:: AIM ::
Among the entries below, one stretch runs from the line that contains "Continue the build123d" through the line that contains "pawl_reach = opening_half". Repeat that stretch exactly, ends included, and only that.

** start of INFORMATION GIVEN **

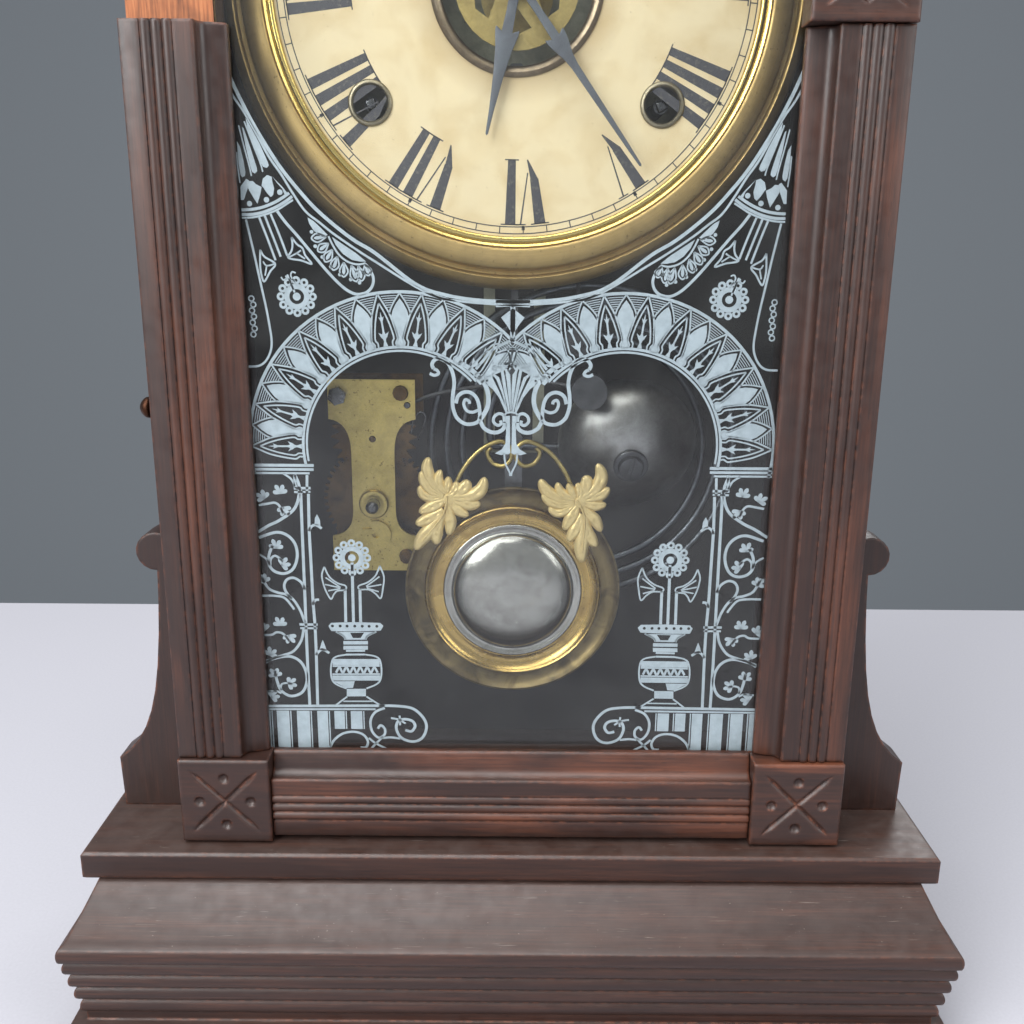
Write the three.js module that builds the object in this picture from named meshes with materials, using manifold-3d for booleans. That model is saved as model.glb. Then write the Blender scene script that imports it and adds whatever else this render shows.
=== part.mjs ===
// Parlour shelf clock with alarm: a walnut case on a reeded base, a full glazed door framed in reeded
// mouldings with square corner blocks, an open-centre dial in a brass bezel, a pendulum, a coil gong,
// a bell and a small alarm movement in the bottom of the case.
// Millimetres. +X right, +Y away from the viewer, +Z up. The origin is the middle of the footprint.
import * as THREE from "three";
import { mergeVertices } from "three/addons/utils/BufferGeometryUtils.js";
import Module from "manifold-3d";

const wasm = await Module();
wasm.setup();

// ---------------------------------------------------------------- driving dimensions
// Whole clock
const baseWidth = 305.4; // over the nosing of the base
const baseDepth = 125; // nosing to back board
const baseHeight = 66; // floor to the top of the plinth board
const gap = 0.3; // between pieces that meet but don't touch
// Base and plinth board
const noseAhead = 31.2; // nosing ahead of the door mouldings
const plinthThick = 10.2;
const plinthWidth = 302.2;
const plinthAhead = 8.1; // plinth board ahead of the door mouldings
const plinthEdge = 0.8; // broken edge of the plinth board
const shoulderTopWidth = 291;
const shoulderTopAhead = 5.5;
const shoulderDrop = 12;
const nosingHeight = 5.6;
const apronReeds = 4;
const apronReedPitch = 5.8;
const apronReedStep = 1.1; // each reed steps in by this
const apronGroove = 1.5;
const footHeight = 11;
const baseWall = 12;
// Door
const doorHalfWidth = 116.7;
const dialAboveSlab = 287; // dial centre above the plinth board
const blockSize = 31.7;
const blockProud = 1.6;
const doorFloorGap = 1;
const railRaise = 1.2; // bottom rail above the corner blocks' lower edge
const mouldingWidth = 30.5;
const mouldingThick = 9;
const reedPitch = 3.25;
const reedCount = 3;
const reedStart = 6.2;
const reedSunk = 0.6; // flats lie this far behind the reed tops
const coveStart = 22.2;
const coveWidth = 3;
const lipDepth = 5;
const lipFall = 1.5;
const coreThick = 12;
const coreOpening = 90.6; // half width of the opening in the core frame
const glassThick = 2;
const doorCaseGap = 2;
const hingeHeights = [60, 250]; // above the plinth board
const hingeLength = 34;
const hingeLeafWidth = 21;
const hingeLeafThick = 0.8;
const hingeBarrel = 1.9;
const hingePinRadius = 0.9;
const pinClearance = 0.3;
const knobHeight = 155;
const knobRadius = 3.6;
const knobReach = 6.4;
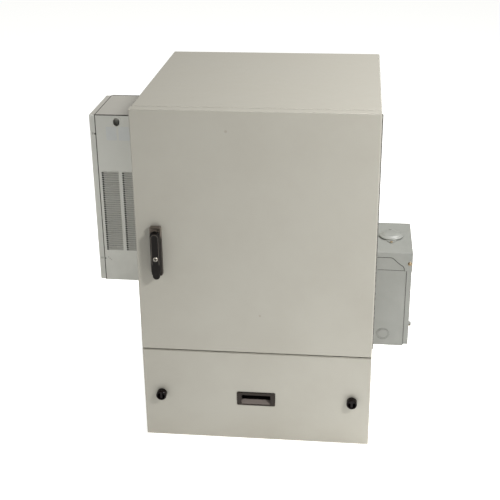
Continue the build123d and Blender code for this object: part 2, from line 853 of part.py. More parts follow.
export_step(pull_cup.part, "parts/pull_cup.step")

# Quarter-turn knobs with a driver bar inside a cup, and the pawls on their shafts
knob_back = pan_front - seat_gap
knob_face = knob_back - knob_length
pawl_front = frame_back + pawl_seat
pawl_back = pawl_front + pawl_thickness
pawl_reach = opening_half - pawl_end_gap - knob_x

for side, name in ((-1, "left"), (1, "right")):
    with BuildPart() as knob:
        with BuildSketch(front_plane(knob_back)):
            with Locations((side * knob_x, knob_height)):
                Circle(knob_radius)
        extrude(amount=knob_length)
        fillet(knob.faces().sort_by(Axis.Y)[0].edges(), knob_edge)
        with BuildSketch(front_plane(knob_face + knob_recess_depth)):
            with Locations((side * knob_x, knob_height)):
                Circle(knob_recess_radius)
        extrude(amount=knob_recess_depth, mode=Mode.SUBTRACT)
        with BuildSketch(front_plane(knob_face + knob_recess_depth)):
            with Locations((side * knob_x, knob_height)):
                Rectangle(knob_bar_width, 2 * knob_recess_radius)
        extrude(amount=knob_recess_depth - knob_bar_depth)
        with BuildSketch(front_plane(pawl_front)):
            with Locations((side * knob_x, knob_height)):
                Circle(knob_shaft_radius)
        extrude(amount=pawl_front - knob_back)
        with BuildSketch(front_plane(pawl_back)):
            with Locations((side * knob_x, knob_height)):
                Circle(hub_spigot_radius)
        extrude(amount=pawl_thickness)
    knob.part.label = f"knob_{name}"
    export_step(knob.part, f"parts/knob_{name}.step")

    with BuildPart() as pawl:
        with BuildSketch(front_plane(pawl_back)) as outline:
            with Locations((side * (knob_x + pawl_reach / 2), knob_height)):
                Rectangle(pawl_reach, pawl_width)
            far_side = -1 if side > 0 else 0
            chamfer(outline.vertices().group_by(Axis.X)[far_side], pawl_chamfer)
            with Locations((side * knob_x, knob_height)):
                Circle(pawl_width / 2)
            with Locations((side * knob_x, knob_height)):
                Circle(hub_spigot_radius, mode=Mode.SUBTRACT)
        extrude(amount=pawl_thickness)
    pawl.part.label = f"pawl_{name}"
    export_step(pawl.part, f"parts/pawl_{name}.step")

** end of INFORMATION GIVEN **

:: RESPONSE TO THIS EXERCISE ::
Continue the build123d and Blender code for this object: part 2, from line 853 of part.py. More parts follow.
export_step(pull_cup.part, "parts/pull_cup.step")

# Quarter-turn knobs with a driver bar inside a cup, and the pawls on their shafts
knob_back = pan_front - seat_gap
knob_face = knob_back - knob_length
pawl_front = frame_back + pawl_seat
pawl_back = pawl_front + pawl_thickness
pawl_reach = opening_half - pawl_end_gap - knob_x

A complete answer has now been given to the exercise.